Representatives from NISA met with Mr Seyyed Hashmat and Mr Amin Al-Din, to discuss the models of budget privates schools in India and the enduring policy challenges faced by them, promising cooperation and assistance to the UPSA. The UPSA members also visited budget private schools in Dwarka, Delhi.
Earlier in January 2018, NISA had also hosted 17 members from the Afghanistan Private School Association to help them understand the establishment, role and development of private school associations and private schools in India.
Date: 27th April 2019
Venue: PHD Chamber of Commerce , New Delhi
On 27th April, The Indian School of Public Policy (ISPP) organised a workshop on 'Public Policy for the Environment: New Wine in Old Bottles?', at the at the PHD Chamber of Commerce and Industry, New Delhi. The workshop was conducted by Shreekant Gupta, Professor, Delhi School of Economics and Adjunct Professor, Lee Kuan Yew School of Public Policy, Singapore. Attended by 30 participants, the workshop challenged conventional ways of thinking about and addressing environmental problems and explored how public policy based on market approaches can offer new ideas and solutions to enduring environmental problems.
Date: 28th April 2019
Venue: Lamaakan, Hyderabad
On 28th April, we hosted 'Adhyay', our socratic seminar in the city of Hyderabad. The Adhyay brought together 6 young thinkers to reflect and discuss the manifestos of national political parties, in the light of the 2019 elections. The discussion explored the proposed the substantive proposals contained in the manifestos, along with questions regarding the relevance and enforceability of political manifestos, and mechanisms to ensure due accountability from the elected leaders.
Adhyay, socratic seminars have been conceptualised with the aim of engaging our alumni and young learners in critical reading and dialogue, to foster reasoning and comprehension.
Date: 16-17th March 2019
We organized our two-day immersive course, Politics of Development in Hyderabad, on 16-17th March with 23 participants.
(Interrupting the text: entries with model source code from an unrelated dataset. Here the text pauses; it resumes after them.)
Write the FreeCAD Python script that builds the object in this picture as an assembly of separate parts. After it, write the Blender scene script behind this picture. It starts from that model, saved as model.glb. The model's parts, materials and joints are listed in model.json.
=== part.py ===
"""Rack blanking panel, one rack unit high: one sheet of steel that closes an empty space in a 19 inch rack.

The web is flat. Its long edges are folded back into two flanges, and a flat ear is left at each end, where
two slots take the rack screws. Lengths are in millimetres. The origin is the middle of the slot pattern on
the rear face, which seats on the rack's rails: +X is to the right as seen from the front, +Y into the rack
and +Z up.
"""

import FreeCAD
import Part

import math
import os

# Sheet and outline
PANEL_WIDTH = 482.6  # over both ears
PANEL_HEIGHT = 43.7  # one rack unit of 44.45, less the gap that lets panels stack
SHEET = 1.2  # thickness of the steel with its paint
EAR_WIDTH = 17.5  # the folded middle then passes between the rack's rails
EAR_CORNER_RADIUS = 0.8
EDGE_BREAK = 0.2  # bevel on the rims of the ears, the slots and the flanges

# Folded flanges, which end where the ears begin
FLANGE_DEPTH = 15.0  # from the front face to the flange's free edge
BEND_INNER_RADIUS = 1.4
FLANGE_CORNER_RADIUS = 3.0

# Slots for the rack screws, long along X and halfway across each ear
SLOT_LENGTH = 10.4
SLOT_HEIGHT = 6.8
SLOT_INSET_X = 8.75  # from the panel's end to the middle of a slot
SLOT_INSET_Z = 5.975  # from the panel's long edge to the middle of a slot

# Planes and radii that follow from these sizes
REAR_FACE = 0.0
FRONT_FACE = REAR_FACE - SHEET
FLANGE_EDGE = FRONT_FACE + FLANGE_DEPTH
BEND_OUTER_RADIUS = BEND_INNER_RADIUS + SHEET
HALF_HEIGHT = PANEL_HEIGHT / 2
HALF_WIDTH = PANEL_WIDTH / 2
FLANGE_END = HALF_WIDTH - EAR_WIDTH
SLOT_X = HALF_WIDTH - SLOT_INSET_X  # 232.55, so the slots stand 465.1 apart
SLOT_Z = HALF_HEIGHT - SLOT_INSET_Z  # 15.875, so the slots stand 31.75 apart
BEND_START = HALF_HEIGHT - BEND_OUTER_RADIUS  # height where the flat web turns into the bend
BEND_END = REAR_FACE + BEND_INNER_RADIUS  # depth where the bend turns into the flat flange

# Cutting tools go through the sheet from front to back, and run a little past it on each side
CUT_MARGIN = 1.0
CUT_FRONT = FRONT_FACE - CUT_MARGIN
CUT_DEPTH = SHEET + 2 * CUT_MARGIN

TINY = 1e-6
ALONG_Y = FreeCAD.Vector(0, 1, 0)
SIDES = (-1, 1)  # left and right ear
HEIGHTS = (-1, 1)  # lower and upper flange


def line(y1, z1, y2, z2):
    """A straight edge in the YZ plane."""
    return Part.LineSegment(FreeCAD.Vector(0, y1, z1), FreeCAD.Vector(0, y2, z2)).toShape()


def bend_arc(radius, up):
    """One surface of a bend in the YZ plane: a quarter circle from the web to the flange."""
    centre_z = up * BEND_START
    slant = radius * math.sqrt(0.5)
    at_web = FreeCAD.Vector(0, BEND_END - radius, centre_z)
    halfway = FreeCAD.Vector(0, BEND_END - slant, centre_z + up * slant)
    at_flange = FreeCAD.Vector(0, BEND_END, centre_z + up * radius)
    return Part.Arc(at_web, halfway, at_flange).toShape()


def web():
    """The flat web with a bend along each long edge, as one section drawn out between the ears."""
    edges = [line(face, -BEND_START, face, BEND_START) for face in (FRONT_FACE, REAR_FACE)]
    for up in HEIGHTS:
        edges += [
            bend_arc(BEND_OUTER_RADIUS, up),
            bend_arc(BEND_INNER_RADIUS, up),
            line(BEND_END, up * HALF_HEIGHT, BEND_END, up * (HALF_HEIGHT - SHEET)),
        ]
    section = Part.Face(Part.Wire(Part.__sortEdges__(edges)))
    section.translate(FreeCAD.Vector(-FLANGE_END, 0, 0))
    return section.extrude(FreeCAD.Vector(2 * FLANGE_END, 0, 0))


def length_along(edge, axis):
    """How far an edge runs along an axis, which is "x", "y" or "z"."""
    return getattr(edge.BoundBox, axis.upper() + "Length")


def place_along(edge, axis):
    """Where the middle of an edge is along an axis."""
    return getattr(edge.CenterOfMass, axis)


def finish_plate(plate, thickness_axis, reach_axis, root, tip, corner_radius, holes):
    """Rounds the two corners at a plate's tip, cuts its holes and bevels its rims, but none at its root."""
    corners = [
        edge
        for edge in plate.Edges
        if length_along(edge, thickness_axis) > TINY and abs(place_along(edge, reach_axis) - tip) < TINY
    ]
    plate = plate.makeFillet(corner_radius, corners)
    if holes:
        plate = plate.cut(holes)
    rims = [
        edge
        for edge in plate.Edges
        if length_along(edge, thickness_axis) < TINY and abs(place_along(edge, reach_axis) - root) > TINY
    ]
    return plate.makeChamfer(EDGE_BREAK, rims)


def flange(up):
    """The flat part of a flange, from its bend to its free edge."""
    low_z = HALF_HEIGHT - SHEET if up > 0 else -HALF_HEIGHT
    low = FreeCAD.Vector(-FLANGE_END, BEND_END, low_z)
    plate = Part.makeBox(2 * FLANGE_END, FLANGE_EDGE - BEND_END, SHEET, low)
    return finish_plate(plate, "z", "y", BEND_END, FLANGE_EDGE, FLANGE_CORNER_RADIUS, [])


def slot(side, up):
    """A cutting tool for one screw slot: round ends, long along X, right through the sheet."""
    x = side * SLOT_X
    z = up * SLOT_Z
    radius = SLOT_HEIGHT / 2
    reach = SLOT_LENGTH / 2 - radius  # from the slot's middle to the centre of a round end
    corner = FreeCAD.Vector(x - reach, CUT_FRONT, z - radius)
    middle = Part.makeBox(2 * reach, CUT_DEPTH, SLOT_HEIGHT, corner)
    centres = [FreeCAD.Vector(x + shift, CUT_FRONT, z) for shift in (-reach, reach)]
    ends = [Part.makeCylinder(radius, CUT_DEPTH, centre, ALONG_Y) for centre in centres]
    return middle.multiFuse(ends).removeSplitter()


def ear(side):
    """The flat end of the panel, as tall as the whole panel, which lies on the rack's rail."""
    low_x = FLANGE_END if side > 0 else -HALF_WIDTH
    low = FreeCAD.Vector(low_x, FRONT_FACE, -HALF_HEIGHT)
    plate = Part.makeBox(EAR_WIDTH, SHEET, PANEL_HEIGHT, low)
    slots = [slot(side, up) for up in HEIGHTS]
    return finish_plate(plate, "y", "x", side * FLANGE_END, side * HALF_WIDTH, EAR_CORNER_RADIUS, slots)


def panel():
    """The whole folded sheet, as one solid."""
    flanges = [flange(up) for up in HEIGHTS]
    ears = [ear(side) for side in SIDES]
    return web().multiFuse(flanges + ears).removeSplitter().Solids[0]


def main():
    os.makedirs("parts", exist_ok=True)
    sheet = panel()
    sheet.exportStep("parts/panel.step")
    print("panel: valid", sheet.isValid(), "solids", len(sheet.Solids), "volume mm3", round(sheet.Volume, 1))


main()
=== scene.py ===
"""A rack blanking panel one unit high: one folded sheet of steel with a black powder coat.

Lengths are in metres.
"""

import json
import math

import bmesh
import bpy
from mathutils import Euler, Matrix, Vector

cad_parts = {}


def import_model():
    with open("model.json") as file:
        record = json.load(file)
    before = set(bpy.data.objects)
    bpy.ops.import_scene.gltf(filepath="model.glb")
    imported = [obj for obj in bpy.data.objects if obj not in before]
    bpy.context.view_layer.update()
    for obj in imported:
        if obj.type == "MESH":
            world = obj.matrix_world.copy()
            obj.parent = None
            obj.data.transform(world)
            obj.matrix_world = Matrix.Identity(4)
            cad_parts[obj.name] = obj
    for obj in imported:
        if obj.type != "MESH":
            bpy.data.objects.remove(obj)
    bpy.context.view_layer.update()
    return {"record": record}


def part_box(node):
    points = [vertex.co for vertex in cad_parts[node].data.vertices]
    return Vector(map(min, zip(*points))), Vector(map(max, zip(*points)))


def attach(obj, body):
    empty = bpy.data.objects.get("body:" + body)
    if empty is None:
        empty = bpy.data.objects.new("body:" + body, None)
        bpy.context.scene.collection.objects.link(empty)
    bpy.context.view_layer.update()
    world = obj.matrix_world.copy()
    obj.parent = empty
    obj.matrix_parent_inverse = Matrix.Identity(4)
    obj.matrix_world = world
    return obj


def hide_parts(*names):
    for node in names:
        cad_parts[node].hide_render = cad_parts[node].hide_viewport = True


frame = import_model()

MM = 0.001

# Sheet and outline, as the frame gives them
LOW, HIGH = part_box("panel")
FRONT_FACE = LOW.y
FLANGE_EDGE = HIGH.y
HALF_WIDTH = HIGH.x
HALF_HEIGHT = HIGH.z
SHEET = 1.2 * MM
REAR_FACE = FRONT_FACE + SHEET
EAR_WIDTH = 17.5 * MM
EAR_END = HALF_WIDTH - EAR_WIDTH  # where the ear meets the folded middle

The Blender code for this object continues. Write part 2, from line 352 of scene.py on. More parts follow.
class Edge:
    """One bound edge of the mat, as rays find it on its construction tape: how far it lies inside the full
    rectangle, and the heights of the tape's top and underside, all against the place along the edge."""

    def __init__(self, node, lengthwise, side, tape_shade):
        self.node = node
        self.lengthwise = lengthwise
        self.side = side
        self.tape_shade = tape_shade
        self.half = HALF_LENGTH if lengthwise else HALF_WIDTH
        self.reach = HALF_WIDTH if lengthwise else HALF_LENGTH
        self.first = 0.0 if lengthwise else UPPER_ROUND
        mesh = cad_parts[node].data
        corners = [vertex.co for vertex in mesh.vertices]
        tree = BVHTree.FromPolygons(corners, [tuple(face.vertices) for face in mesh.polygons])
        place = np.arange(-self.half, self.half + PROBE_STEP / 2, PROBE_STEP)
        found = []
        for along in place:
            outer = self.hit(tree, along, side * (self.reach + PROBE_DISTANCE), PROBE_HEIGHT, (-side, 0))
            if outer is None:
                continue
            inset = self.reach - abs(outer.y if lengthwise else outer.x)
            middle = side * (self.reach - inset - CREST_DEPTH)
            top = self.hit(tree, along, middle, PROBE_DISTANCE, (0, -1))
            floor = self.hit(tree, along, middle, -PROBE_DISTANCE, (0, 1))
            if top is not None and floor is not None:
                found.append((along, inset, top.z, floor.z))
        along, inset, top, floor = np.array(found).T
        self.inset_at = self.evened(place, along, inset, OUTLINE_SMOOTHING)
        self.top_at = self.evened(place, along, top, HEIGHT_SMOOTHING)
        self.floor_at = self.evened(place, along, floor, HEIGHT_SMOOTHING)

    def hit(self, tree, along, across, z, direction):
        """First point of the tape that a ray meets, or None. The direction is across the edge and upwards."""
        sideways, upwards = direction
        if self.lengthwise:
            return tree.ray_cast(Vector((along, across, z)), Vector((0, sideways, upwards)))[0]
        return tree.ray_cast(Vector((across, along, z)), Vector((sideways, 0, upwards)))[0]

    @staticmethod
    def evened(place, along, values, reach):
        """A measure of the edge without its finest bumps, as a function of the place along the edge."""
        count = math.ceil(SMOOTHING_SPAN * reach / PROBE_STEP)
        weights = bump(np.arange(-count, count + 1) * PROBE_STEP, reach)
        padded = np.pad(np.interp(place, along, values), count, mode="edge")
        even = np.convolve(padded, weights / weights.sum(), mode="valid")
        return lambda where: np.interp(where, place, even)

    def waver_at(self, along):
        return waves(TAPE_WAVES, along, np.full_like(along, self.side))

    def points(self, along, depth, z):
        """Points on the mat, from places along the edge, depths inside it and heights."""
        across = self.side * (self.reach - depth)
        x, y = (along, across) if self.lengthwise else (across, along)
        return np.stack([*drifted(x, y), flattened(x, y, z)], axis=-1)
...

With a focus on the enduring policy challenges to achieving economic development, the course engaged students in sessions like 'The Role of the State' , 'Decentralisation and Separation of Power', 'How good a Solution is Welfare?' and 'The State of Agriculture in India'. The sessions were delivered by leading development and policy experts, including Barun Mitra, Founder and Director, Liberty Institute and Jayaprakash Narayan, Former IAS Officer and Founder, Lok Satta.